**EXERCISE TASK**
Print all the data, keeping every line exactly as it is.

**DATASET CONTENT**

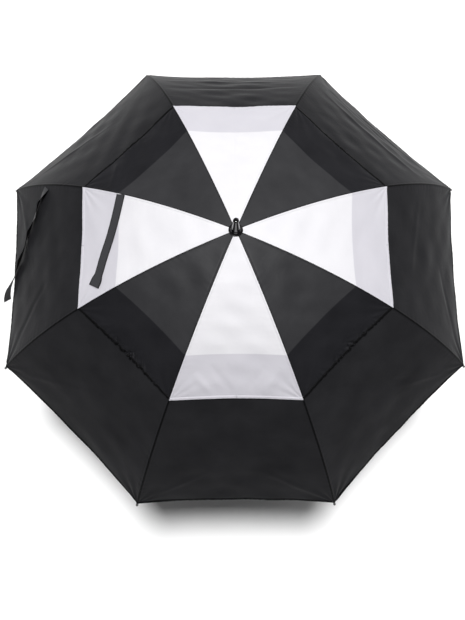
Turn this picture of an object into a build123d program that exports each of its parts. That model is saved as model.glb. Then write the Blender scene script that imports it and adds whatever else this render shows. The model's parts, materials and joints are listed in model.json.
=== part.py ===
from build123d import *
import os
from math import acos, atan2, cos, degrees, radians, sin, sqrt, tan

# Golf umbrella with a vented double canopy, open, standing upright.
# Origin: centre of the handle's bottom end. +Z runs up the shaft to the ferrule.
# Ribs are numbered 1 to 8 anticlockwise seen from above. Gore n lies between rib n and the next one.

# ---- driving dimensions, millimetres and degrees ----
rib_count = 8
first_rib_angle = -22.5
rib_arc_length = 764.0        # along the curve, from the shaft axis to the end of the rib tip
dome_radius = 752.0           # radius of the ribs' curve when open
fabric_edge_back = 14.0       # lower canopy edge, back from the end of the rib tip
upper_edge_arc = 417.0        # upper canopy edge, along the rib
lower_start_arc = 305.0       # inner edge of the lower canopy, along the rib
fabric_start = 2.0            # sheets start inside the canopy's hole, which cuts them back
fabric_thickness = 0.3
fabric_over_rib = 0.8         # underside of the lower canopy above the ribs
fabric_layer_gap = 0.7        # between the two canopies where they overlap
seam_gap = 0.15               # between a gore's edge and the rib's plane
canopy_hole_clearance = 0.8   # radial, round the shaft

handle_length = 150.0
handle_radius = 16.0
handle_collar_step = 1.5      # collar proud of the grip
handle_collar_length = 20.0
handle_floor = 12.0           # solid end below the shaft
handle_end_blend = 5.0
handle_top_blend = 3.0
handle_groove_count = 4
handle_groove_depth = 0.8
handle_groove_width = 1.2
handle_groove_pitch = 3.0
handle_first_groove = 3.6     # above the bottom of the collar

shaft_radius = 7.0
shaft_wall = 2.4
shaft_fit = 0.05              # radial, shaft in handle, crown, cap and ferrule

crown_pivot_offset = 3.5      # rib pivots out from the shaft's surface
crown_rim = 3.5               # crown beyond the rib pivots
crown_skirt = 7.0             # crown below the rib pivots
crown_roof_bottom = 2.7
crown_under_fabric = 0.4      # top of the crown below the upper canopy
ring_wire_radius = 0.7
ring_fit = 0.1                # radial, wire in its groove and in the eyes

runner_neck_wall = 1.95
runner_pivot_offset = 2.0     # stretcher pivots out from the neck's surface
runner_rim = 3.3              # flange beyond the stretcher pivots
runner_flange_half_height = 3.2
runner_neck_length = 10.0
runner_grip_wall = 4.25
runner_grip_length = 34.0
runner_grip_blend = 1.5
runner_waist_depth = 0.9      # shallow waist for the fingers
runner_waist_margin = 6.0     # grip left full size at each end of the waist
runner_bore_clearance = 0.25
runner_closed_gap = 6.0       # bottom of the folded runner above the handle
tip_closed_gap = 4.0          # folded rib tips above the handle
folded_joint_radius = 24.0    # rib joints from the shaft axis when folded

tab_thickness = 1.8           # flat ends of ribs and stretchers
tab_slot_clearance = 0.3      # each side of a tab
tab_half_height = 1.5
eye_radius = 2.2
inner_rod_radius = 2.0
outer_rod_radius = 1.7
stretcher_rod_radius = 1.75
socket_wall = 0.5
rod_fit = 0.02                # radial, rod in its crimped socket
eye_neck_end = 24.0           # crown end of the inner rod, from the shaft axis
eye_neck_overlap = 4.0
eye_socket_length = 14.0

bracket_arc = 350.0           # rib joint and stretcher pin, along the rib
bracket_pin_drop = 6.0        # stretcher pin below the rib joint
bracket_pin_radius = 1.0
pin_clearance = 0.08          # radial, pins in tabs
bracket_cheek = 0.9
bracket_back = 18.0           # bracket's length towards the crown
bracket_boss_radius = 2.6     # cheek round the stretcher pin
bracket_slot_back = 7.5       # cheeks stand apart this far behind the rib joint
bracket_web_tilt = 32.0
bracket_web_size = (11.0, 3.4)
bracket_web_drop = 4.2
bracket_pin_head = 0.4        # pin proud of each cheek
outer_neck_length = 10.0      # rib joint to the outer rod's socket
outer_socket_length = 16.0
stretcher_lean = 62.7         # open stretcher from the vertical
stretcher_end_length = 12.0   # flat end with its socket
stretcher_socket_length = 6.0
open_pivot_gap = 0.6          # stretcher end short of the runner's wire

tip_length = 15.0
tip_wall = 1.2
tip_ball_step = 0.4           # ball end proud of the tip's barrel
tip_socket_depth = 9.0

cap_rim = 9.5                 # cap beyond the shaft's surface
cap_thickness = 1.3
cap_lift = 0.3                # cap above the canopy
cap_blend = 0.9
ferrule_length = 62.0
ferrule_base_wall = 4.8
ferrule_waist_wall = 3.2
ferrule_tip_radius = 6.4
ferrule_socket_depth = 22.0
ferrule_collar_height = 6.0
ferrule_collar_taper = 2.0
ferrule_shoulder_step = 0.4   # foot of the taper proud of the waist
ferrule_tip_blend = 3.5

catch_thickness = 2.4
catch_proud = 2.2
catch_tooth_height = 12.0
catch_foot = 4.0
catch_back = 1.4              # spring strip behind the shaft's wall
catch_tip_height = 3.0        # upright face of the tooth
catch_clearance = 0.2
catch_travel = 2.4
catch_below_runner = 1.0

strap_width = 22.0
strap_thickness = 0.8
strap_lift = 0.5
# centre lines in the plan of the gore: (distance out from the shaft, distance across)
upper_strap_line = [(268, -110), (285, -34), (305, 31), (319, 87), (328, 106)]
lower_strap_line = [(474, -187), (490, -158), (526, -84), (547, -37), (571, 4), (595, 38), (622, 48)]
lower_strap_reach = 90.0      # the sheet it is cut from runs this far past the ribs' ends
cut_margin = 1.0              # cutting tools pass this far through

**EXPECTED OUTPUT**
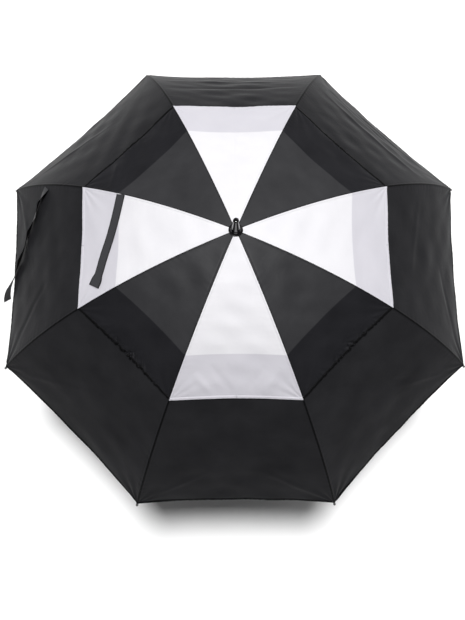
Turn this picture of an object into a build123d program that exports each of its parts. That model is saved as model.glb. Then write the Blender scene script that imports it and adds whatever else this render shows. The model's parts, materials and joints are listed in model.json.
=== part.py ===
from build123d import *
import os
from math import acos, atan2, cos, degrees, radians, sin, sqrt, tan

# Golf umbrella with a vented double canopy, open, standing upright.
# Origin: centre of the handle's bottom end. +Z runs up the shaft to the ferrule.
# Ribs are numbered 1 to 8 anticlockwise seen from above. Gore n lies between rib n and the next one.

# ---- driving dimensions, millimetres and degrees ----
rib_count = 8
first_rib_angle = -22.5
rib_arc_length = 764.0        # along the curve, from the shaft axis to the end of the rib tip
dome_radius = 752.0           # radius of the ribs' curve when open
fabric_edge_back = 14.0       # lower canopy edge, back from the end of the rib tip
upper_edge_arc = 417.0        # upper canopy edge, along the rib
lower_start_arc = 305.0       # inner edge of the lower canopy, along the rib
fabric_start = 2.0            # sheets start inside the canopy's hole, which cuts them back
fabric_thickness = 0.3
fabric_over_rib = 0.8         # underside of the lower canopy above the ribs
fabric_layer_gap = 0.7        # between the two canopies where they overlap
seam_gap = 0.15               # between a gore's edge and the rib's plane
canopy_hole_clearance = 0.8   # radial, round the shaft

handle_length = 150.0
handle_radius = 16.0
handle_collar_step = 1.5      # collar proud of the grip
handle_collar_length = 20.0
handle_floor = 12.0           # solid end below the shaft
handle_end_blend = 5.0
handle_top_blend = 3.0
handle_groove_count = 4
handle_groove_depth = 0.8
handle_groove_width = 1.2
handle_groove_pitch = 3.0
handle_first_groove = 3.6     # above the bottom of the collar

shaft_radius = 7.0
shaft_wall = 2.4
shaft_fit = 0.05              # radial, shaft in handle, crown, cap and ferrule

crown_pivot_offset = 3.5      # rib pivots out from the shaft's surface
crown_rim = 3.5               # crown beyond the rib pivots
crown_skirt = 7.0             # crown below the rib pivots
crown_roof_bottom = 2.7
crown_under_fabric = 0.4      # top of the crown below the upper canopy
ring_wire_radius = 0.7
ring_fit = 0.1                # radial, wire in its groove and in the eyes

runner_neck_wall = 1.95
runner_pivot_offset = 2.0     # stretcher pivots out from the neck's surface
runner_rim = 3.3              # flange beyond the stretcher pivots
runner_flange_half_height = 3.2
runner_neck_length = 10.0
runner_grip_wall = 4.25
runner_grip_length = 34.0
runner_grip_blend = 1.5
runner_waist_depth = 0.9      # shallow waist for the fingers
runner_waist_margin = 6.0     # grip left full size at each end of the waist
runner_bore_clearance = 0.25
runner_closed_gap = 6.0       # bottom of the folded runner above the handle
tip_closed_gap = 4.0          # folded rib tips above the handle
folded_joint_radius = 24.0    # rib joints from the shaft axis when folded

tab_thickness = 1.8           # flat ends of ribs and stretchers
tab_slot_clearance = 0.3      # each side of a tab
tab_half_height = 1.5
eye_radius = 2.2
inner_rod_radius = 2.0
outer_rod_radius = 1.7
stretcher_rod_radius = 1.75
socket_wall = 0.5
rod_fit = 0.02                # radial, rod in its crimped socket
eye_neck_end = 24.0           # crown end of the inner rod, from the shaft axis
eye_neck_overlap = 4.0
eye_socket_length = 14.0

bracket_arc = 350.0           # rib joint and stretcher pin, along the rib
bracket_pin_drop = 6.0        # stretcher pin below the rib joint
bracket_pin_radius = 1.0
pin_clearance = 0.08          # radial, pins in tabs
bracket_cheek = 0.9
bracket_back = 18.0           # bracket's length towards the crown
bracket_boss_radius = 2.6     # cheek round the stretcher pin
bracket_slot_back = 7.5       # cheeks stand apart this far behind the rib joint
bracket_web_tilt = 32.0
bracket_web_size = (11.0, 3.4)
bracket_web_drop = 4.2
bracket_pin_head = 0.4        # pin proud of each cheek
outer_neck_length = 10.0      # rib joint to the outer rod's socket
outer_socket_length = 16.0
stretcher_lean = 62.7         # open stretcher from the vertical
stretcher_end_length = 12.0   # flat end with its socket
stretcher_socket_length = 6.0
open_pivot_gap = 0.6          # stretcher end short of the runner's wire

tip_length = 15.0
tip_wall = 1.2
tip_ball_step = 0.4           # ball end proud of the tip's barrel
tip_socket_depth = 9.0

cap_rim = 9.5                 # cap beyond the shaft's surface
cap_thickness = 1.3
cap_lift = 0.3                # cap above the canopy
cap_blend = 0.9
ferrule_length = 62.0
ferrule_base_wall = 4.8
ferrule_waist_wall = 3.2
ferrule_tip_radius = 6.4
ferrule_socket_depth = 22.0
ferrule_collar_height = 6.0
ferrule_collar_taper = 2.0
ferrule_shoulder_step = 0.4   # foot of the taper proud of the waist
ferrule_tip_blend = 3.5

catch_thickness = 2.4
catch_proud = 2.2
catch_tooth_height = 12.0
catch_foot = 4.0
catch_back = 1.4              # spring strip behind the shaft's wall
catch_tip_height = 3.0        # upright face of the tooth
catch_clearance = 0.2
catch_travel = 2.4
catch_below_runner = 1.0

strap_width = 22.0
strap_thickness = 0.8
strap_lift = 0.5
# centre lines in the plan of the gore: (distance out from the shaft, distance across)
upper_strap_line = [(268, -110), (285, -34), (305, 31), (319, 87), (328, 106)]
lower_strap_line = [(474, -187), (490, -158), (526, -84), (547, -37), (571, 4), (595, 38), (622, 48)]
lower_strap_reach = 90.0      # the sheet it is cut from runs this far past the ribs' ends
cut_margin = 1.0              # cutting tools pass this far through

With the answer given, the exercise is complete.